■ **GIVEN REQUEST**
Copy each line exactly.
::: SUPPLIED DATA :::
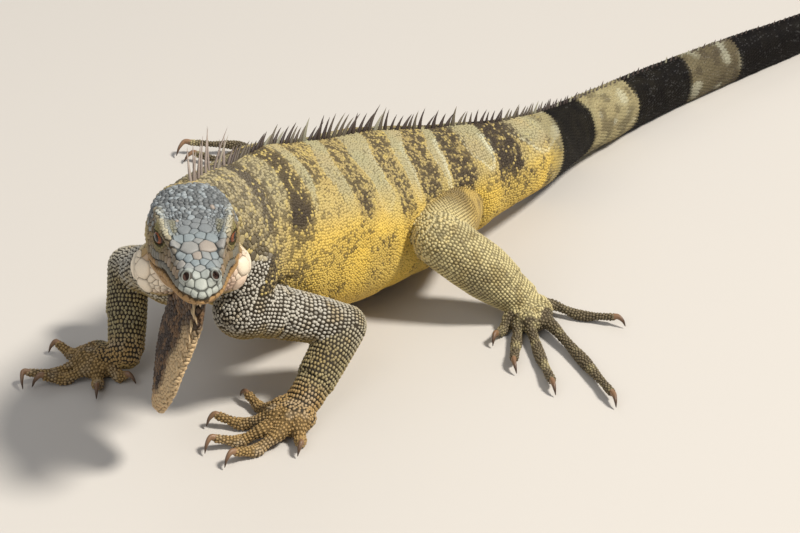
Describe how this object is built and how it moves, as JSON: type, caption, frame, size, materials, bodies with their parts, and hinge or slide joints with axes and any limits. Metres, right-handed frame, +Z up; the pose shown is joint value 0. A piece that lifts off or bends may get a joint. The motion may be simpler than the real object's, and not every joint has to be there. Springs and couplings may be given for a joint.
{
  "type": "iguana",
  "caption": "Life-size adult male green iguana, standing alert on spread feet, its head turned to its left and its long tail laid back in a soft curve.",
  "frame": {"origin": "on the floor under the middle of the whole animal, the bottom centre of its box", "axes": "+Z up; +Y from the shoulders to the end of the tail, the animal facing -Y; +X to its left"},
  "size_m": [0.4158, 1.3798, 0.1609],
  "materials": {
    "head_scales": "satin",
    "body_scales": "satin",
    "tail_scales": "satin",
    "limb_scales": "satin",
    "dewlap_skin": "satin",
    "eye": "gloss",
    "claw": "satin"
  },
  "bodies": {
    "root": {"neck": "body_scales", "torso_front": "body_scales", "torso_middle": "body_scales", "torso_rear": "body_scales", "tail_root": "tail_scales", "tail_second": "tail_scales", "tail_third": "tail_scales", "tail_fourth": "tail_scales", "tail_fifth": "tail_scales", "tail_sixth": "tail_scales", "tail_end": "tail_scales", "head": "head_scales", "eye_left": "eye", "eye_right": "eye", "dewlap": "dewlap_skin", "upper_arm_left": "limb_scales", "forearm_left": "limb_scales", "claw_hand_left_1": "claw", "claw_hand_left_2": "claw", "claw_hand_left_3": "claw", "claw_hand_left_4": "claw", "claw_hand_left_5": "claw", "hand_left": "limb_scales", "thigh_left": "limb_scales", "shank_left": "limb_scales", "claw_foot_left_1": "claw", "claw_foot_left_2": "claw", "claw_foot_left_3": "claw", "claw_foot_left_4": "claw", "claw_foot_left_5": "claw", "foot_left": "limb_scales", "upper_arm_right": "limb_scales", "forearm_right": "limb_scales", "claw_hand_right_1": "claw", "claw_hand_right_2": "claw", "claw_hand_right_3": "claw", "claw_hand_right_4": "claw", "claw_hand_right_5": "claw", "hand_right": "limb_scales", "thigh_right": "limb_scales", "shank_right": "limb_scales", "claw_foot_right_1": "claw", "claw_foot_right_2": "claw", "claw_foot_right_3": "claw", "claw_foot_right_4": "claw", "claw_foot_right_5": "claw", "foot_right": "limb_scales"}
  },
  "joints": []
}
:::
■ **WRITTEN ANSWER**
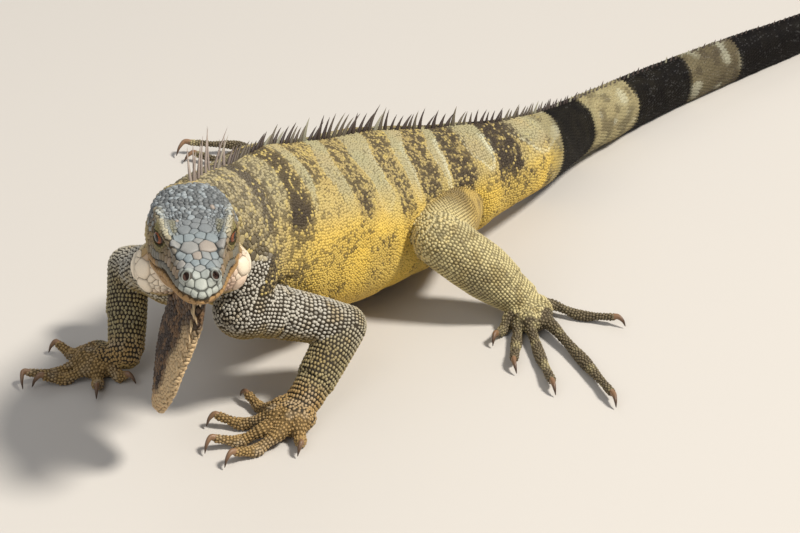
Describe how this object is built and how it moves, as JSON: type, caption, frame, size, materials, bodies with their parts, and hinge or slide joints with axes and any limits. Metres, right-handed frame, +Z up; the pose shown is joint value 0. A piece that lifts off or bends may get a joint. The motion may be simpler than the real object's, and not every joint has to be there. Springs and couplings may be given for a joint.
{
  "type": "iguana",
  "caption": "Life-size adult male green iguana, standing alert on spread feet, its head turned to its left and its long tail laid back in a soft curve.",
  "frame": {"origin": "on the floor under the middle of the whole animal, the bottom centre of its box", "axes": "+Z up; +Y from the shoulders to the end of the tail, the animal facing -Y; +X to its left"},
  "size_m": [0.4158, 1.3798, 0.1609],
  "materials": {
    "head_scales": "satin",
    "body_scales": "satin",
    "tail_scales": "satin",
    "limb_scales": "satin",
    "dewlap_skin": "satin",
    "eye": "gloss",
    "claw": "satin"
  },
  "bodies": {
    "root": {"neck": "body_scales", "torso_front": "body_scales", "torso_middle": "body_scales", "torso_rear": "body_scales", "tail_root": "tail_scales", "tail_second": "tail_scales", "tail_third": "tail_scales", "tail_fourth": "tail_scales", "tail_fifth": "tail_scales", "tail_sixth": "tail_scales", "tail_end": "tail_scales", "head": "head_scales", "eye_left": "eye", "eye_right": "eye", "dewlap": "dewlap_skin", "upper_arm_left": "limb_scales", "forearm_left": "limb_scales", "claw_hand_left_1": "claw", "claw_hand_left_2": "claw", "claw_hand_left_3": "claw", "claw_hand_left_4": "claw", "claw_hand_left_5": "claw", "hand_left": "limb_scales", "thigh_left": "limb_scales", "shank_left": "limb_scales", "claw_foot_left_1": "claw", "claw_foot_left_2": "claw", "claw_foot_left_3": "claw", "claw_foot_left_4": "claw", "claw_foot_left_5": "claw", "foot_left": "limb_scales", "upper_arm_right": "limb_scales", "forearm_right": "limb_scales", "claw_hand_right_1": "claw", "claw_hand_right_2": "claw", "claw_hand_right_3": "claw", "claw_hand_right_4": "claw", "claw_hand_right_5": "claw", "hand_right": "limb_scales", "thigh_right": "limb_scales", "shank_right": "limb_scales", "claw_foot_right_1": "claw", "claw_foot_right_2": "claw", "claw_foot_right_3": "claw", "claw_foot_right_4": "claw", "claw_foot_right_5": "claw", "foot_right": "limb_scales"}
  },
  "joints": []
}